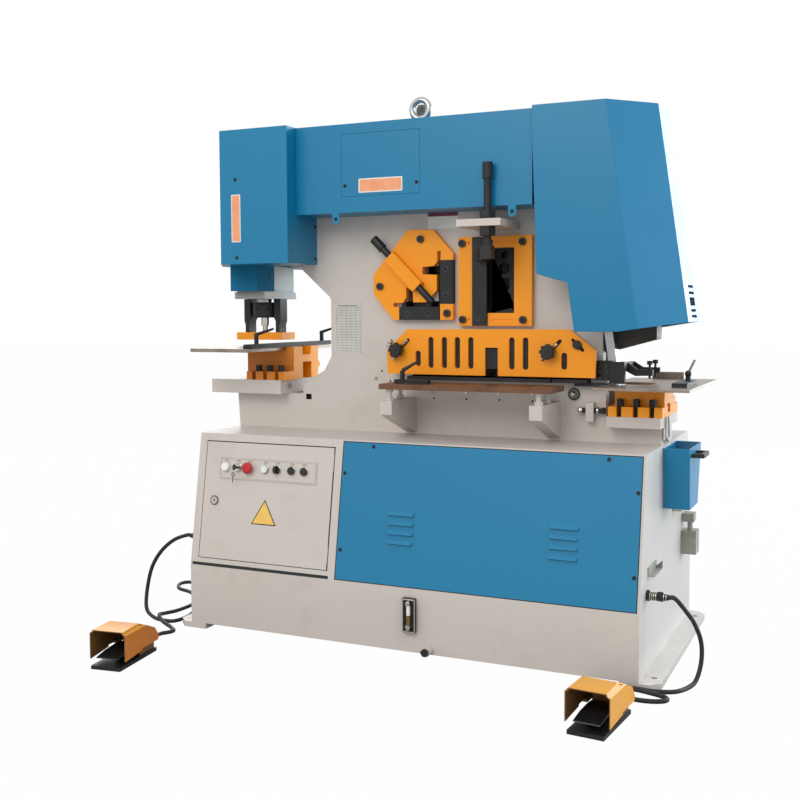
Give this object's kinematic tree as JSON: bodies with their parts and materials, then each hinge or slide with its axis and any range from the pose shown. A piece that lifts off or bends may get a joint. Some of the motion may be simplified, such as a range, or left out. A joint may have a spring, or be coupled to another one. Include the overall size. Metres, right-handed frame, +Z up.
{
  "type": "hydraulic ironworker",
  "caption": "Hydraulic ironworker with punching, angle, bar and plate shearing and notching stations on a twin-plate frame over a sheet-steel cabinet, with foot pedals on cords.",
  "frame": {"origin": "centre of the four anchor holes, on the floor", "axes": "+X along the machine towards the notching end, +Y away from the operator, +Z up"},
  "size_m": [2.1648, 1.3648, 1.886],
  "materials": {
    "body_paint": "satin cream-grey enamel",
    "cover_blue": "satin blue enamel",
    "tool_orange": "satin orange-yellow enamel",
    "blackened_steel": "black oxide",
    "bright_steel": "ground",
    "plain_steel": "as rolled, oiled",
    "black_plastic": "moulded",
    "red_plastic": "moulded",
    "white_plastic": "moulded",
    "black_rubber": "sheathed",
    "machinery_grey": "satin grey enamel"
  },
  "bodies": {
    "machine": {"base_cabinet": "body_paint", "front_panel": "cover_blue", "fasteners": "blackened_steel", "tank_fittings": "bright_steel", "frame_front": "body_paint", "frame_rear": "body_paint", "punch_bed": "body_paint", "die_block": "tool_orange", "punch_guide": "plain_steel", "hydraulic_cylinders": "machinery_grey", "stripper_bracket": "blackened_steel", "stripper_plate": "tool_orange", "ram_cover": "cover_blue", "punch_hood": "cover_blue", "beam_cover": "cover_blue", "notch_hood": "cover_blue", "eye_bolt": "machinery_grey", "pivot_shaft": "bright_steel", "angle_plate": "tool_orange", "fixed_blades": "blackened_steel", "bar_frame": "tool_orange", "shear_table": "plain_steel", "table_brackets": "body_paint", "notch_bed": "body_paint", "notch_die": "tool_orange", "notch_stripper": "blackened_steel", "notch_table": "plain_steel", "punch_table": "plain_steel", "scrap_bin": "cover_blue", "electrical_fittings": "machinery_grey", "pedal_housings": "tool_orange", "power_pack": "machinery_grey", "cord_left": "black_rubber", "cord_right": "black_rubber"},
    "door": {"control_door": "body_paint", "button_plate": "body_paint", "signal_lamp": "white_plastic"},
    "door_lock": {"door_lock": "black_plastic"},
    "key_switch": {"key_switch": "bright_steel"},
    "mushroom_button": {"mushroom_button": "red_plastic"},
    "start_button": {"start_button": "white_plastic"},
    "selector_knob": {"selector_knob": "black_plastic"},
    "jog_left": {"jog_button_left": "black_plastic"},
    "jog_right": {"jog_button_right": "black_plastic"},
    "punch": {"punch_ram": "bright_steel", "coupling_nut": "blackened_steel", "punch_tool": "blackened_steel"},
    "beam": {"shear_beam": "plain_steel", "moving_blades": "blackened_steel", "notch_ram": "blackened_steel"},
    "rod": {"shear_rod": "bright_steel"},
    "angle_clamp": {"angle_clamp": "blackened_steel"},
    "bar_clamp": {"bar_clamp": "blackened_steel"},
    "guard": {"guard_plate": "tool_orange"},
    "guard_knob_left": {"guard_knob_left": "black_plastic"},
    "guard_knob_right": {"guard_knob_right": "black_plastic"},
    "notch_stop": {"notch_stop": "blackened_steel"},
    "punch_fence": {"punch_fence": "blackened_steel"},
    "treadle_left": {"treadle_left": "black_plastic"},
    "treadle_right": {"treadle_right": "black_plastic"}
  },
  "joints": [
    {"name": "door_swing", "type": "hinge", "parent": "machine", "child": "door", "pos_m": [-0.25275, -0.39055, 0.46067], "axis": [0, 0.1658, 0.9862], "range_deg": [0, 110]},
    {"name": "lock_turn", "type": "hinge", "parent": "door", "child": "door_lock", "pos_m": [-0.72, -0.39151, 0.45799], "axis": [0, -0.9862, 0.1658], "range_deg": [0, 90]},
    {"name": "key_turn", "type": "hinge", "parent": "door", "child": "key_switch", "pos_m": [-0.63, -0.3715, 0.57699], "axis": [0, -0.9862, 0.1658], "range_deg": [0, 60]},
    {"name": "mushroom_press", "type": "slide", "parent": "door", "child": "mushroom_button", "axis": [0, 0.9862, -0.1658], "range_m": [0, 0.005], "stiffness_N_per_m": 600},
    {"name": "start_press", "type": "slide", "parent": "door", "child": "start_button", "axis": [0, 0.9862, -0.1658], "range_m": [0, 0.004], "stiffness_N_per_m": 400},
    {"name": "selector_turn", "type": "hinge", "parent": "door", "child": "selector_knob", "pos_m": [-0.471, -0.3715, 0.57699], "axis": [0, -0.9862, 0.1658], "range_deg": [-45, 45]},
    {"name": "jog_left_press", "type": "slide", "parent": "door", "child": "jog_left", "axis": [0, 0.9862, -0.1658], "range_m": [0, 0.004], "stiffness_N_per_m": 400},
    {"name": "jog_right_press", "type": "slide", "parent": "door", "child": "jog_right", "axis": [0, 0.9862, -0.1658], "range_m": [0, 0.004], "stiffness_N_per_m": 400},
    {"name": "punch_stroke", "type": "slide", "parent": "machine", "child": "punch", "axis": [0, 0, -1], "range_m": [0, 0.055]},
    {"name": "beam_rock", "type": "hinge", "parent": "machine", "child": "beam", "pos_m": [-0.33, 0, 0.785], "axis": [0, 1, 0], "range_deg": [0, 2.5]},
    {"name": "rod_stroke", "type": "slide", "parent": "machine", "child": "rod", "axis": [0, 0, -1], "range_m": [0, 0.03]},
    {"name": "angle_clamp_feed", "type": "slide", "parent": "machine", "child": "angle_clamp", "axis": [0.7071, 0, -0.7071], "range_m": [-0.07, 0.02]},
    {"name": "bar_clamp_feed", "type": "slide", "parent": "machine", "child": "bar_clamp", "axis": [0, 0, -1], "range_m": [0, 0.1]},
    {"name": "guard_shift", "type": "slide", "parent": "machine", "child": "guard", "axis": [0.7071, 0, 0.7071], "range_m": [0, 0.018]},
    {"name": "guard_knob_left_turn", "type": "hinge", "parent": "machine", "child": "guard_knob_left", "pos_m": [-0.107, 0, 0.991], "axis": [0, -1, 0], "continuous": true},
    {"name": "guard_knob_right_turn", "type": "hinge", "parent": "machine", "child": "guard_knob_right", "pos_m": [0.438, 0, 0.991], "axis": [0, -1, 0], "continuous": true},
    {"name": "notch_stop_slide", "type": "slide", "parent": "machine", "child": "notch_stop", "axis": [1, 0, 0], "range_m": [-0.07, 0]},
    {"name": "punch_fence_slide", "type": "slide", "parent": "machine", "child": "punch_fence", "axis": [1, 0, 0], "range_m": [-0.18, 0]},
    {"name": "treadle_left_press", "type": "hinge", "parent": "machine", "child": "treadle_left", "pos_m": [-0.79051, -0.77925, 0.04], "axis": [0.9914, 0.1305, 0], "range_deg": [0, 6], "stiffness_Nm_per_rad": 6, "springref_deg": -17.19},
    {"name": "treadle_right_press", "type": "hinge", "parent": "machine", "child": "treadle_right", "pos_m": [0.76157, -0.68959, 0.04], "axis": [0.9954, -0.0958, 0], "range_deg": [0, 6], "stiffness_Nm_per_rad": 6, "springref_deg": -17.19}
  ],
  "couplings": [
    {"joint": "rod_stroke", "follows": "beam_rock", "m_per_rad": 0.62}
  ]
}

################

Extract the listing in its entirety and repeat it exactly.

◆ RESULT OF THE EXERCISE
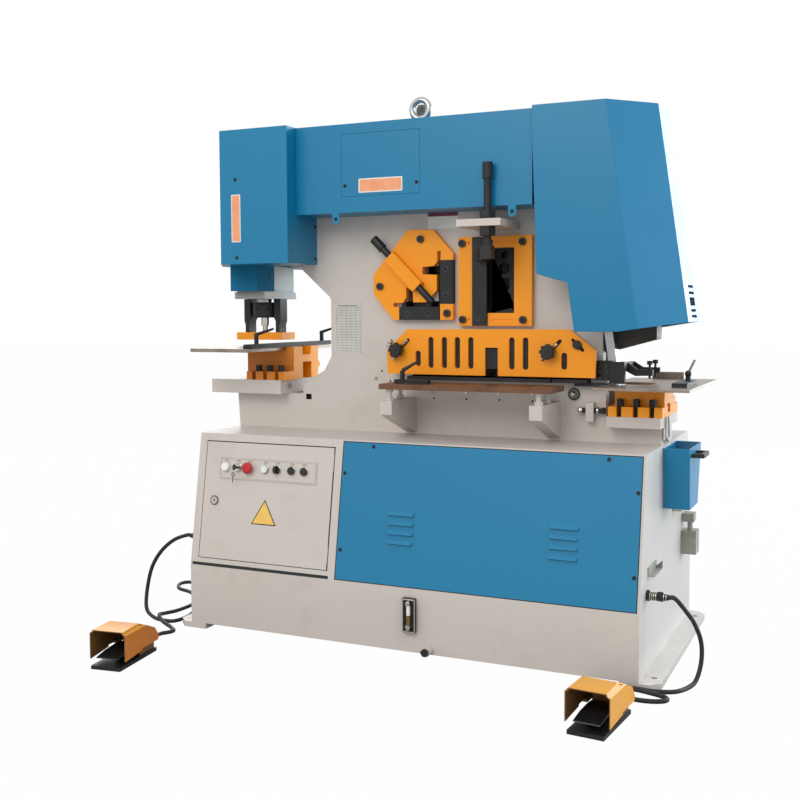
Give this object's kinematic tree as JSON: bodies with their parts and materials, then each hinge or slide with its axis and any range from the pose shown. A piece that lifts off or bends may get a joint. Some of the motion may be simplified, such as a range, or left out. A joint may have a spring, or be coupled to another one. Include the overall size. Metres, right-handed frame, +Z up.
{
  "type": "hydraulic ironworker",
  "caption": "Hydraulic ironworker with punching, angle, bar and plate shearing and notching stations on a twin-plate frame over a sheet-steel cabinet, with foot pedals on cords.",
  "frame": {"origin": "centre of the four anchor holes, on the floor", "axes": "+X along the machine towards the notching end, +Y away from the operator, +Z up"},
  "size_m": [2.1648, 1.3648, 1.886],
  "materials": {
    "body_paint": "satin cream-grey enamel",
    "cover_blue": "satin blue enamel",
    "tool_orange": "satin orange-yellow enamel",
    "blackened_steel": "black oxide",
    "bright_steel": "ground",
    "plain_steel": "as rolled, oiled",
    "black_plastic": "moulded",
    "red_plastic": "moulded",
    "white_plastic": "moulded",
    "black_rubber": "sheathed",
    "machinery_grey": "satin grey enamel"
  },
  "bodies": {
    "machine": {"base_cabinet": "body_paint", "front_panel": "cover_blue", "fasteners": "blackened_steel", "tank_fittings": "bright_steel", "frame_front": "body_paint", "frame_rear": "body_paint", "punch_bed": "body_paint", "die_block": "tool_orange", "punch_guide": "plain_steel", "hydraulic_cylinders": "machinery_grey", "stripper_bracket": "blackened_steel", "stripper_plate": "tool_orange", "ram_cover": "cover_blue", "punch_hood": "cover_blue", "beam_cover": "cover_blue", "notch_hood": "cover_blue", "eye_bolt": "machinery_grey", "pivot_shaft": "bright_steel", "angle_plate": "tool_orange", "fixed_blades": "blackened_steel", "bar_frame": "tool_orange", "shear_table": "plain_steel", "table_brackets": "body_paint", "notch_bed": "body_paint", "notch_die": "tool_orange", "notch_stripper": "blackened_steel", "notch_table": "plain_steel", "punch_table": "plain_steel", "scrap_bin": "cover_blue", "electrical_fittings": "machinery_grey", "pedal_housings": "tool_orange", "power_pack": "machinery_grey", "cord_left": "black_rubber", "cord_right": "black_rubber"},
    "door": {"control_door": "body_paint", "button_plate": "body_paint", "signal_lamp": "white_plastic"},
    "door_lock": {"door_lock": "black_plastic"},
    "key_switch": {"key_switch": "bright_steel"},
    "mushroom_button": {"mushroom_button": "red_plastic"},
    "start_button": {"start_button": "white_plastic"},
    "selector_knob": {"selector_knob": "black_plastic"},
    "jog_left": {"jog_button_left": "black_plastic"},
    "jog_right": {"jog_button_right": "black_plastic"},
    "punch": {"punch_ram": "bright_steel", "coupling_nut": "blackened_steel", "punch_tool": "blackened_steel"},
    "beam": {"shear_beam": "plain_steel", "moving_blades": "blackened_steel", "notch_ram": "blackened_steel"},
    "rod": {"shear_rod": "bright_steel"},
    "angle_clamp": {"angle_clamp": "blackened_steel"},
    "bar_clamp": {"bar_clamp": "blackened_steel"},
    "guard": {"guard_plate": "tool_orange"},
    "guard_knob_left": {"guard_knob_left": "black_plastic"},
    "guard_knob_right": {"guard_knob_right": "black_plastic"},
    "notch_stop": {"notch_stop": "blackened_steel"},
    "punch_fence": {"punch_fence": "blackened_steel"},
    "treadle_left": {"treadle_left": "black_plastic"},
    "treadle_right": {"treadle_right": "black_plastic"}
  },
  "joints": [
    {"name": "door_swing", "type": "hinge", "parent": "machine", "child": "door", "pos_m": [-0.25275, -0.39055, 0.46067], "axis": [0, 0.1658, 0.9862], "range_deg": [0, 110]},
    {"name": "lock_turn", "type": "hinge", "parent": "door", "child": "door_lock", "pos_m": [-0.72, -0.39151, 0.45799], "axis": [0, -0.9862, 0.1658], "range_deg": [0, 90]},
    {"name": "key_turn", "type": "hinge", "parent": "door", "child": "key_switch", "pos_m": [-0.63, -0.3715, 0.57699], "axis": [0, -0.9862, 0.1658], "range_deg": [0, 60]},
    {"name": "mushroom_press", "type": "slide", "parent": "door", "child": "mushroom_button", "axis": [0, 0.9862, -0.1658], "range_m": [0, 0.005], "stiffness_N_per_m": 600},
    {"name": "start_press", "type": "slide", "parent": "door", "child": "start_button", "axis": [0, 0.9862, -0.1658], "range_m": [0, 0.004], "stiffness_N_per_m": 400},
    {"name": "selector_turn", "type": "hinge", "parent": "door", "child": "selector_knob", "pos_m": [-0.471, -0.3715, 0.57699], "axis": [0, -0.9862, 0.1658], "range_deg": [-45, 45]},
    {"name": "jog_left_press", "type": "slide", "parent": "door", "child": "jog_left", "axis": [0, 0.9862, -0.1658], "range_m": [0, 0.004], "stiffness_N_per_m": 400},
    {"name": "jog_right_press", "type": "slide", "parent": "door", "child": "jog_right", "axis": [0, 0.9862, -0.1658], "range_m": [0, 0.004], "stiffness_N_per_m": 400},
    {"name": "punch_stroke", "type": "slide", "parent": "machine", "child": "punch", "axis": [0, 0, -1], "range_m": [0, 0.055]},
    {"name": "beam_rock", "type": "hinge", "parent": "machine", "child": "beam", "pos_m": [-0.33, 0, 0.785], "axis": [0, 1, 0], "range_deg": [0, 2.5]},
    {"name": "rod_stroke", "type": "slide", "parent": "machine", "child": "rod", "axis": [0, 0, -1], "range_m": [0, 0.03]},
    {"name": "angle_clamp_feed", "type": "slide", "parent": "machine", "child": "angle_clamp", "axis": [0.7071, 0, -0.7071], "range_m": [-0.07, 0.02]},
    {"name": "bar_clamp_feed", "type": "slide", "parent": "machine", "child": "bar_clamp", "axis": [0, 0, -1], "range_m": [0, 0.1]},
    {"name": "guard_shift", "type": "slide", "parent": "machine", "child": "guard", "axis": [0.7071, 0, 0.7071], "range_m": [0, 0.018]},
    {"name": "guard_knob_left_turn", "type": "hinge", "parent": "machine", "child": "guard_knob_left", "pos_m": [-0.107, 0, 0.991], "axis": [0, -1, 0], "continuous": true},
    {"name": "guard_knob_right_turn", "type": "hinge", "parent": "machine", "child": "guard_knob_right", "pos_m": [0.438, 0, 0.991], "axis": [0, -1, 0], "continuous": true},
    {"name": "notch_stop_slide", "type": "slide", "parent": "machine", "child": "notch_stop", "axis": [1, 0, 0], "range_m": [-0.07, 0]},
    {"name": "punch_fence_slide", "type": "slide", "parent": "machine", "child": "punch_fence", "axis": [1, 0, 0], "range_m": [-0.18, 0]},
    {"name": "treadle_left_press", "type": "hinge", "parent": "machine", "child": "treadle_left", "pos_m": [-0.79051, -0.77925, 0.04], "axis": [0.9914, 0.1305, 0], "range_deg": [0, 6], "stiffness_Nm_per_rad": 6, "springref_deg": -17.19},
    {"name": "treadle_right_press", "type": "hinge", "parent": "machine", "child": "treadle_right", "pos_m": [0.76157, -0.68959, 0.04], "axis": [0.9954, -0.0958, 0], "range_deg": [0, 6], "stiffness_Nm_per_rad": 6, "springref_deg": -17.19}
  ],
  "couplings": [
    {"joint": "rod_stroke", "follows": "beam_rock", "m_per_rad": 0.62}
  ]
}